Go to contents

Fears of coronavirus-triggered downturn loom large

Posted March. 14, 2020 07:48,   

Updated March. 14, 2020 07:48


Stocks are tumbling amid fears of coronavirus-triggered economic crisis. South Korean shares started to fall immediately after market opening on Friday, prompting the country’s first ever double circuit breakers in the Kospi and Kosdaq markets. In the U.S., the Dow plunged for its worst day on Thursday since Black Monday in 1987, shedding value of 18% in a week. Experts say the global economy is falling into a complex crisis worse than the 2008 global financial crisis, where both the real economy and the financial market suffer heavy losses.

The real economy is suffering with the coronavirus outbreak taking a toll on consumption, export, and production. The aviation, shipping, and distribution industries are operating below 20% with countries around the world closing their doors for fear of the coronavirus outbreak. The coronavirus outbreak has left industries in severe financial straits, worse than the 1997 Asian Financial Crisis. The situation is so serious that it could even lead to the collapse of industries. The number of Chinese tourists in South Korea fell 76% year-on-year last month. Automakers, department stores, and discount stores are seeing a drop in revenue, down by 20-30%.

President Moon Jae-in on Friday had a special meeting with the Bank of Korea governor as well as the country’s finance minister and officials. President Moon said the country is seeing an emergency that does not compare to the MERS or SARS outbreak and called for unprecedented measures. South Korea’s financial regulators have banned short selling for six months in order to reduce insecurity in the financial market and prevent stock market crash. The central bank, in consultation with the government, should come up with measures to stabilize the market, such as signing a currency swap agreement with the U.S. and cutting interest rates.

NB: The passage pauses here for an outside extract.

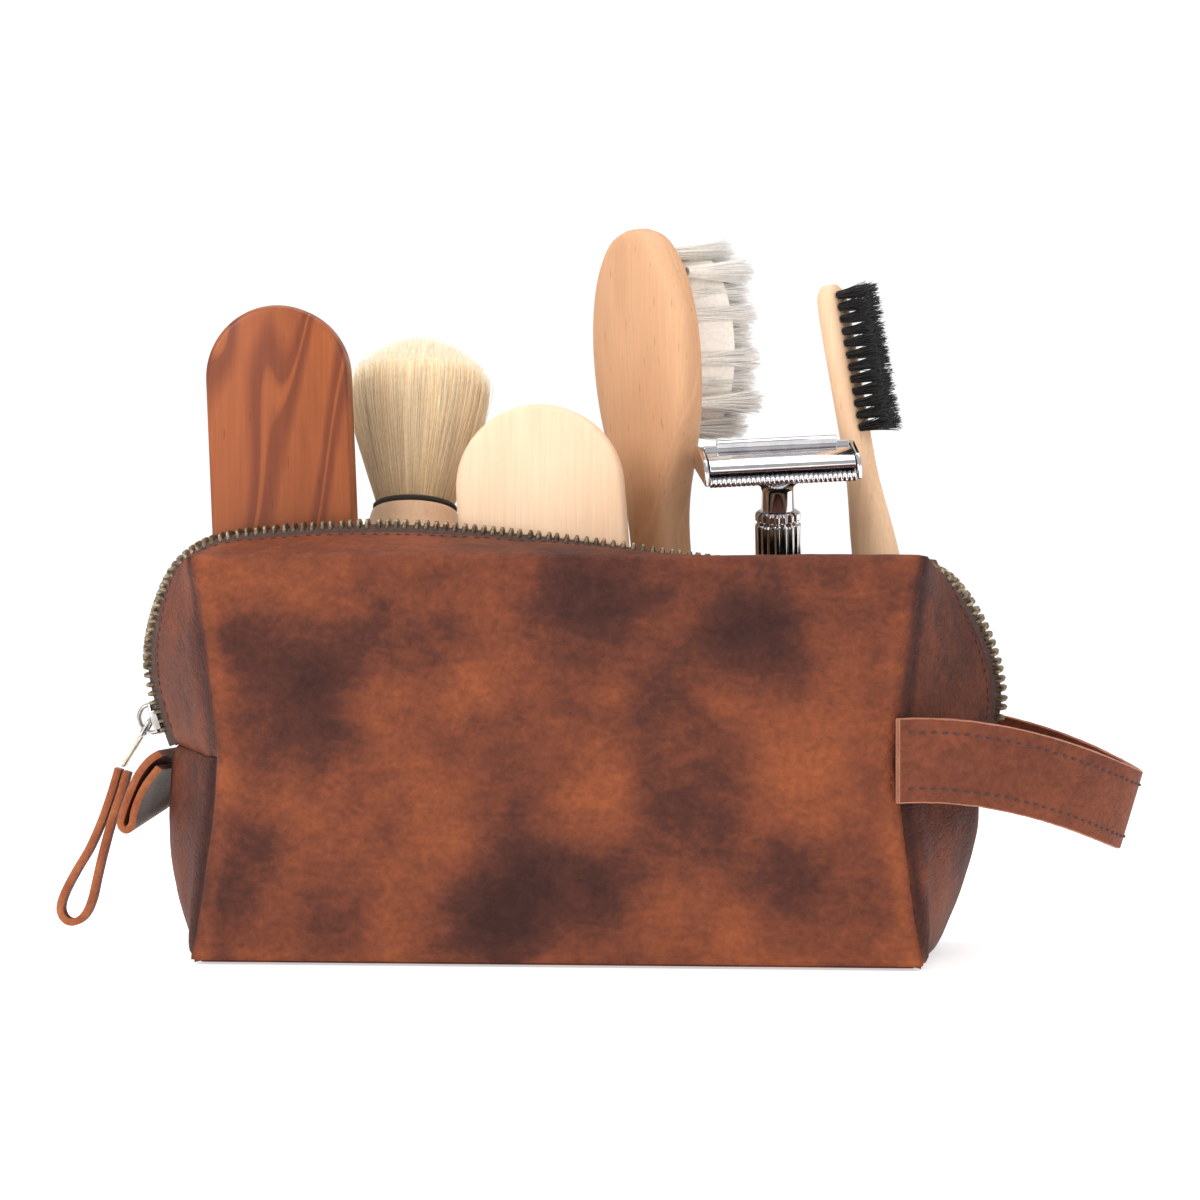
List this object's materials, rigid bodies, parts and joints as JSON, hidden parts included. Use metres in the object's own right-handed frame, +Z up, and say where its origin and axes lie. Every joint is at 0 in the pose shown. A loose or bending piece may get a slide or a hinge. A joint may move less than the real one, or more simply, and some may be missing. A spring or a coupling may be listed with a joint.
{
  "type": "shaving kit bag",
  "caption": "Boxed-corner leather wash bag, zip open, with strap handle and side tab, holding a safety razor, a shaving brush and grooming brushes that lift out",
  "frame": {"origin": "centre of the bag's base, on the plane it stands on", "axes": "+X along the bag towards the strap handle, -Y to the front panel, +Z up"},
  "size_m": [0.299, 0.113, 0.1975],
  "materials": {
    "leather": "waxed pull-up, mottled",
    "lining": "woven, matt",
    "zip_tape": "woven, matt",
    "antique_brass": "antiqued",
    "nickel": "satin nickel",
    "chrome": "polished",
    "blade_steel": "satin",
    "beech": "oiled",
    "birch": "bare, smooth",
    "stained_wood": "dark stain, lacquered",
    "ferrule": "matt",
    "cream_bristle": "natural bristle",
    "white_bristle": "goat hair",
    "black_bristle": "boar bristle",
    "paper": "crumpled tissue"
  },
  "bodies": {
    "root": {"front_panel": "leather", "back_panel": "leather", "base_panel": "leather", "front_gusset": "leather", "rear_gusset": "leather", "left_lower_end": "leather", "right_lower_end": "leather", "lining": "lining", "zip_tape_front": "zip_tape", "zip_tape_rear": "zip_tape", "zip_teeth_front": "antique_brass", "zip_teeth_rear": "antique_brass", "zip_top_stop_front": "antique_brass", "zip_top_stop_rear": "antique_brass", "zip_bottom_stop": "antique_brass", "paper_wad_left": "paper", "paper_wad_right": "paper"},
    "slider": {"slider_body": "nickel"},
    "pull_tab": {"pull_tab": "nickel"},
    "leather_pull": {"leather_pull": "leather"},
    "side_tab": {"side_tab": "leather"},
    "handle": {"handle_strap_outer": "leather", "handle_strap_inner": "leather"},
    "dark_brush": {"dark_brush_back": "stained_wood", "dark_brush_bristles": "black_bristle"},
    "light_brush": {"light_brush_back": "birch", "light_brush_bristles": "cream_bristle"},
    "shaving_brush": {"shaving_brush_handle": "beech", "shaving_brush_ferrule": "ferrule", "shaving_brush_knot": "cream_bristle"},
    "hairbrush": {"hairbrush_body": "beech", "hairbrush_bristles": "white_bristle"},
    "beard_brush": {"beard_brush_body": "beech", "beard_brush_bristles": "black_bristle"},
    "razor": {"razor_barrel": "chrome", "razor_neck": "chrome", "razor_guard_plate": "chrome", "razor_blade": "blade_steel", "razor_spine": "chrome", "razor_end_cap_left": "chrome", "razor_end_cap_right": "chrome"},
    "razor_knob": {"razor_knob": "chrome"},
    "razor_door_front": {"razor_door_front": "chrome"},
    "razor_door_rear": {"razor_door_rear": "chrome"}
  },
  "joints": [
    {"name": "slider_travel", "type": "slide", "parent": "root", "child": "slider", "axis": [-0.3129, 0, 0.9498], "range_m": [0, 0.0035]},
    {"name": "pull_tab_swing", "type": "hinge", "parent": "slider", "child": "pull_tab", "pos_m": [-0.1186, 0, 0.0622], "axis": [0, 1, 0], "range_deg": [0, 20]},
    {"name": "leather_pull_swing", "type": "hinge", "parent": "pull_tab", "child": "leather_pull", "pos_m": [-0.1261, 0, 0.0499], "axis": [0, 1, 0], "range_deg": [0, 30]},
    {"name": "side_tab_flex", "type": "hinge", "parent": "root", "child": "side_tab", "pos_m": [-0.1134, 0, 0.0525], "axis": [0, 1, 0], "range_deg": [-12, 0], "stiffness_Nm_per_rad": 0.02},
    {"name": "handle_flex", "type": "hinge", "parent": "root", "child": "handle", "pos_m": [0.094, 0, 0.054], "axis": [0, 1, 0], "range_deg": [-10, 15], "stiffness_Nm_per_rad": 0.15},
    {"name": "dark_brush_lift", "type": "slide", "parent": "root", "child": "dark_brush", "axis": [-0.0419, 0, 0.9991], "range_m": [0, 0.125]},
    {"name": "light_brush_lift", "type": "slide", "parent": "root", "child": "light_brush", "axis": [-0.0785, 0, 0.9969], "range_m": [0, 0.125]},
    {"name": "shaving_brush_lift", "type": "slide", "parent": "root", "child": "shaving_brush", "axis": [0, 0.2588, 0.9659], "range_m": [0, 0.125]},
    {"name": "hairbrush_lift", "type": "slide", "parent": "root", "child": "hairbrush", "axis": [-0.0732, 0, 0.9973], "range_m": [0, 0.125]},
    {"name": "beard_brush_lift", "type": "slide", "parent": "root", "child": "beard_brush", "axis": [-0.1685, 0, 0.9857], "range_m": [0, 0.125]},
    {"name": "razor_lift", "type": "slide", "parent": "root", "child": "razor", "axis": [0.1, -0.2575, 0.9611], "range_m": [0, 0.125]},
    {"name": "razor_knob_turn", "type": "hinge", "parent": "razor", "child": "razor_knob", "pos_m": [0.0556, 0.0124, 0.0449], "axis": [0, -0.2588, 0.9659], "range_deg": [0, 360]},
    {"name": "razor_door_front_turn", "type": "hinge", "parent": "razor", "child": "razor_door_front", "pos_m": [0.05789, -0.0216, 0.13021], "axis": [0.9781, 0.2008, 0.0538], "range_deg": [0, 75]},
    {"name": "razor_door_rear_turn", "type": "hinge", "parent": "razor", "child": "razor_door_rear", "pos_m": [0.05331, -0.00081, 0.13578], "axis": [-0.9781, -0.2008, -0.0538], "range_deg": [0, 75]}
  ],
  "couplings": [
    {"joint": "razor_door_front_turn", "follows": "razor_knob_turn", "ratio": 0.20833},
    {"joint": "razor_door_rear_turn", "follows": "razor_knob_turn", "ratio": 0.20833}
  ]
}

The government and the ruling party are divided over their policy response when the private and public sector should join forces to deal with the situation. Ruling Democratic Party of Korea Chairman Lee Hae-chan blasted Deputy Prime Minister and Finance Minister Hong Nam-ki for not acting enough at Wednesday’s meeting, severely criticized by saying that Hong should step down. Hong made a rebuttal on his Facebook page the next day, saying he would implement policies “on a manageable level.” Now is definitely not a time for a quarrel.

A bold and prompt response is required when fears of market turmoil are rising to the level of the 1929 Great Depression. But it is still unclear whether the ruling and opposition parties could pass the supplementary budget bill during the extraordinary parliamentary session that ends next Tuesday. Now is not the time for the government and political parties to argue over the budget details. They should immediately implement emergency measures so that those who are suffering could deal with the critical situation.